Cracking jokes and hardly containing his booming laugh and smile, Peña quickly signed his lease and walked through the old assisted living facility into his room, taking a peak into the closet and exclaiming “I wasn’t expecting it to happen like this, I was expecting a tent in a parking lot.”

“I feel like I’m floating upwards,” Peña said. “I just can’t believe this. I heard this would happen from so many people before but now it’s real. I can finally lie down — in a bed! It’s going to be quite a change.”

SAN JOSE – MAY 17: Frederick Peña signs the lease to his temporary home in San Jose, Calif., on Monday, May, 17, 2021. Peña has been mostly unhoused for about 15 years and will eventually be moved to a permanent home in Santa Clara. (Randy Vazquez/ Bay Area News Group) 
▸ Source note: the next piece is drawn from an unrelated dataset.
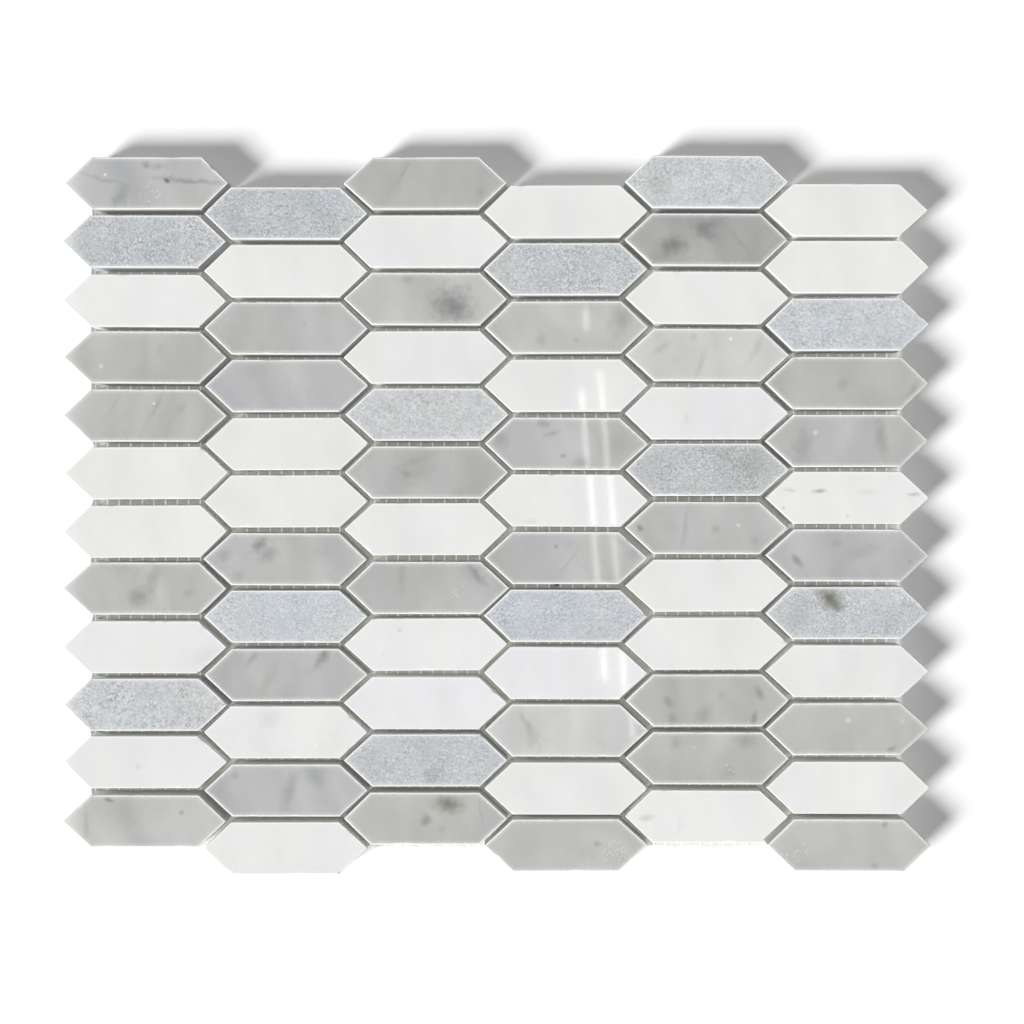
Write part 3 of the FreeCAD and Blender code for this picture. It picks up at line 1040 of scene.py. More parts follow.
@dataclass(frozen=True)
class PolishedMarble:
    """What the three marbles share: the polish, the pale ground edge with a painted highlight line beside
    it, a painted rim glow, a painted flare at the far left points, the sawn sides with a painted glow and a
    painted shade at their foot, and the marks.

    A pair of numbers says where a change starts and where it is complete, in millimetres: inwards from the
    edge for the first three, up from the table for the foot, and out from the sheet's middle for the rest.
    """

    name: str
    pale: Colour
    deep: Colour
    warm: Colour
    cool: Colour
    # edge is the pale colour of the ground arris and of the pale marks, and also of the painted highlight
    # line, the painted rim glow and the painted flare.
    edge: Colour = paint(243, 243, 242)
    smoke: Colour = paint(118, 122, 121)
    stain: Colour = paint(104, 102, 84)
    polish: float = 0.036
    rim_glow: float = 0.36
    ripple: float = 0.006
    sawn: Colour = paint(244, 244, 242)
    sawn_stain: Colour = paint(216, 215, 212)
    # foot is a painted shade low on the sawn walls, where they meet the film.
    foot: Colour = paint(150, 149, 145)
    # glow is painted light: the sawn walls shine with it as if lit through the stone.
    glow: Colour = paint(62, 61, 59)
    glowing_rim: tuple[float, float] = (0.2, 2.4)
    ground_edge_highlight: tuple[float, float] = (0.4, 0.62)
    wall: tuple[float, float] = (-0.6, -0.1)
    foot_shade_height: tuple[float, float] = (0.7, 1.3)
    past_the_net: tuple[float, float] = (137.0, 141.0)
    painted_flare_point: tuple[float, float] = (142.0, 152.0)

    def body(self, shader: ShaderWiring, grain: Direction, cast: Direction) -> Socket:
        """Args: shader: the tree. grain: the place in the block. cast: the tint. Returns: the colour."""
        raise NotImplementedError

    def tinted(self, shader: ShaderWiring, grain: Direction, warmth: Number, colour: Socket) -> Socket:
        """Tint the stone warm or cool, unevenly over the picket.

        Args:
            shader: The material's tree.
            grain: The place in the block.
            warmth: The picket's own warmth.
            colour: The colour so far.

        Returns:
            The tinted colour.
        """
        drift = (shader.noise(grain * (1.0, 0.4, 1.0) + (7.0, 3.0, 1.0), 0.62, 1.0) - 0.5) * 2.4
        share = (0.55 + warmth * 0.38 + drift).held()
        return shader.blend(1.0, colour, shader.blend(share, self.cool, self.warm), "MULTIPLY")

    def marked(
        self,
        shader: ShaderWiring,
        place: Direction,
        ragged: Number,
        waver: Number,
        name: str,
    ) -> Number:
        """Read how strong one of the picket's marks is.

        Args:
            shader: The material's tree.
            place: The place in the sheet, in millimetres.
            ragged: The uneven field that frays the marks, centred on zero.
            waver: The slow field that bends the veins, centred on zero.
            name: The attribute that keeps the mark.

        Returns:
            The strength, 0 to 1.
        """
        middle_x, middle_y, radius = shader.attribute(name).parts()
        stretch, turn, depth = shader.attribute(f"{name}_shape").parts()
        fray, bend, _ = shader.attribute(f"{name}_look").parts()
        x, y, _ = place.parts()
        cosine, sine = (turn + math.pi / 2).sine(), turn.sine()
        along = ((x - middle_x) * cosine + (y - middle_y) * sine) / stretch
        across = (y - middle_y) * cosine - (x - middle_x) * sine + waver * bend
        reach = (along * along + across * across) ** 0.5 / radius + ragged * fray
        return (1.0 - reach.rising(-0.1, 1.6)) * depth

    def with_marks(self, shader: ShaderWiring, place: Direction, colour: Socket) -> Socket:
        """Lay the picket's clouds, veins, stains and glints over its colour.

        Args:
            shader: The material's tree.
            place: The place in the sheet, in millimetres.
            colour: The colour so far.

        Returns:
            The marked colour.
        """
        ragged = (shader.noise(place, 0.4, 4.0, 0.55) - 0.5) * 2.4
        waver = shader.noise(place, 0.2, 2.0) - 0.5
        for name in mark_names(False, PicketCourse.DARK_SLOTS):
            _, _, stained = shader.attribute(f"{name}_look").parts()
            strength = self.marked(shader, place, ragged, waver, name)
            colour = shader.blend(strength, colour, shader.blend(stained, self.smoke, self.stain))
        distance, chance = shader.cells(place, 1.5)
        dots = (1.0 - distance.rising(0.1, 0.42)) * chance.rising(0.35, 0.8)
        for name in mark_names(True, PicketCourse.PALE_SLOTS):
            dotted, _, _ = shader.attribute(f"{name}_look").parts()
            strength = self.marked(shader, place, ragged, waver, name)
            crystals = dots * (strength * 2.2).held()
            colour = shader.blend(dotted * crystals + (1.0 - dotted) * strength, colour, self.edge)
        return colour

    def material(self) -> bpy.types.Material:
        """Build the material.

        Returns:
            The finished material.
        """
        material, shader = new_material(self.name)
        grain, cast, rim = shader.attribute("grain"), shader.attribute("cast"), shader.amount("rim")
        place = shader.place()
        x, _, height = place.parts()
        colour = self.body(shader, grain, cast)
        _, warmth, _ = cast.parts()
        colour = self.with_marks(shader, place, self.tinted(shader, grain, warmth, colour))
        waver = shader.noise(place, 0.9, 2.0) - 0.5
        # Painted glow: the face lightens towards its rim, as if lit through the edge.
        painted_rim_glow = 1.0 - (rim + waver * 1.2).rising(*self.glowing_rim)
        colour = shader.blend(painted_rim_glow * painted_rim_glow * self.rim_glow, colour, self.edge)
        # Painted flare: the points at the far left fade towards white.
        painted_flare = (waver * 3.0 - x).rising(*self.painted_flare_point)
        colour = shader.blend(painted_flare * 0.5, colour, self.edge)
        # Painted highlight: a pale line on the face just inside the ground arris, fainter past the net's
        # ends; the arris itself is ground pale.
        outer = (abs(x) + waver * 2.0).rising(*self.past_the_net)
        ground_and_highlight = 1.0 - (rim + waver * 0.25).rising(*self.ground_edge_highlight)
        sawn = 1.0 - rim.rising(*self.wall)
        colour = shader.blend(ground_and_highlight * (1.0 - sawn) * (1.0 - outer * 0.7), colour, self.edge)
        streaks = shader.noise(place * (0.5, 0.5, 5.0), 1.1, 4.0, 0.65)
        stone = shader.blend(streaks.rising(0.4, 0.7) * 0.5, self.sawn, self.sawn_stain)
        # Painted shade: the sawn walls darken towards their foot.
        foot_shade_share = 1.0 - (height + waver * 0.6).rising(*self.foot_shade_height)
        stone = shader.blend(foot_shade_share * 0.5, stone, self.foot)
        colour = shader.blend(sawn * 0.85, colour, stone)
        rough = self.polish + ground_and_highlight * 0.4 + sawn * 0.25
        ripple = shader.noise(place, 1.9, 1.0) * (1.0 - sawn) * self.ripple
        relief = streaks * sawn + shader.noise(place, 2.2, 3.0) * ground_and_highlight * 0.4 + ripple
        normal = shader.bump(relief, 0.12)
        # Painted glow: the sawn walls shine, more towards the face, as if lit through the stone.
        light = shader.glow(sawn * (height / 10.0).rising(-0.6, 1.0), self.glow)
        shader.surface(Base_Color=colour, Roughness=rough, Normal=normal, IOR=1.5, **light)
        return material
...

Pena’s place inside the new development, and the haste with which he was given a temporary home, is largely thanks to his advocate within the Santa Clara County Office of Supportive Housing Richard Perez. Perez said Peña will be living at the new facility for several months until he moves inside a residential project on Calabazas Boulevard in Santa Clara which is set to finish construction in the fall.

Seeing Peña at the final stage of his housing journey is what makes the job worth it for Perez, he said.

“This man is resilient,” Perez said of Pena. “To be able to have this day for me is an honor and privilege for me to be a part of. We meet them and get them all ready to go for their housing and all you hear is ‘this isn’t real’ and then it actually happens. The look they give you is priceless. It makes every minute of my job worthwhile.”

From living in his car in Mountain View to now being able to call a place his own in Willow Glen, Peña said he will now finally have the stability necessary to think about finding a job, getting more support from community agencies and sleeping on something soft that will keep his back healthy.

Every day, five more people like Peña will move into the facility until all 83 spots are filled, said Supportive Housing Director Consuelo Hernandez. For Hernandez, this new facility is a great opportunity to move people quickly into housing after years of massive waiting lists and little availability.

“This is a proven approach,” Hernandez said. “It demonstrates what we can do in the community when we partner together. There’s such great wealth and resources here, there’s no reason we should still have so many people in our community at risk of homelessness and homeless. Our goal with this new facility is to make sure that people who live there have a pathway to housing.”

SAN JOSE – MAY 17: The Atria Chateau Gardens apartments are photographed in San Jose, Calif., on Monday, May, 17, 2021. (Randy Vazquez/ Bay Area News Group) 

Throughout his intake process, Peña kept saying he was speechless. He said he never thought he’d get to live under a roof of his own this soon.

“I’m looking at this place and I’m thinking, this is killer, this is really nice,” it’s gonna be quite a change. I guess I’ll be sleeping  on a bed tonight. That’s going to be an improvement over my chair in my car. It’s going to be flat either way. It’s gonna be night and day. It’s going be different — different in the best way possible.”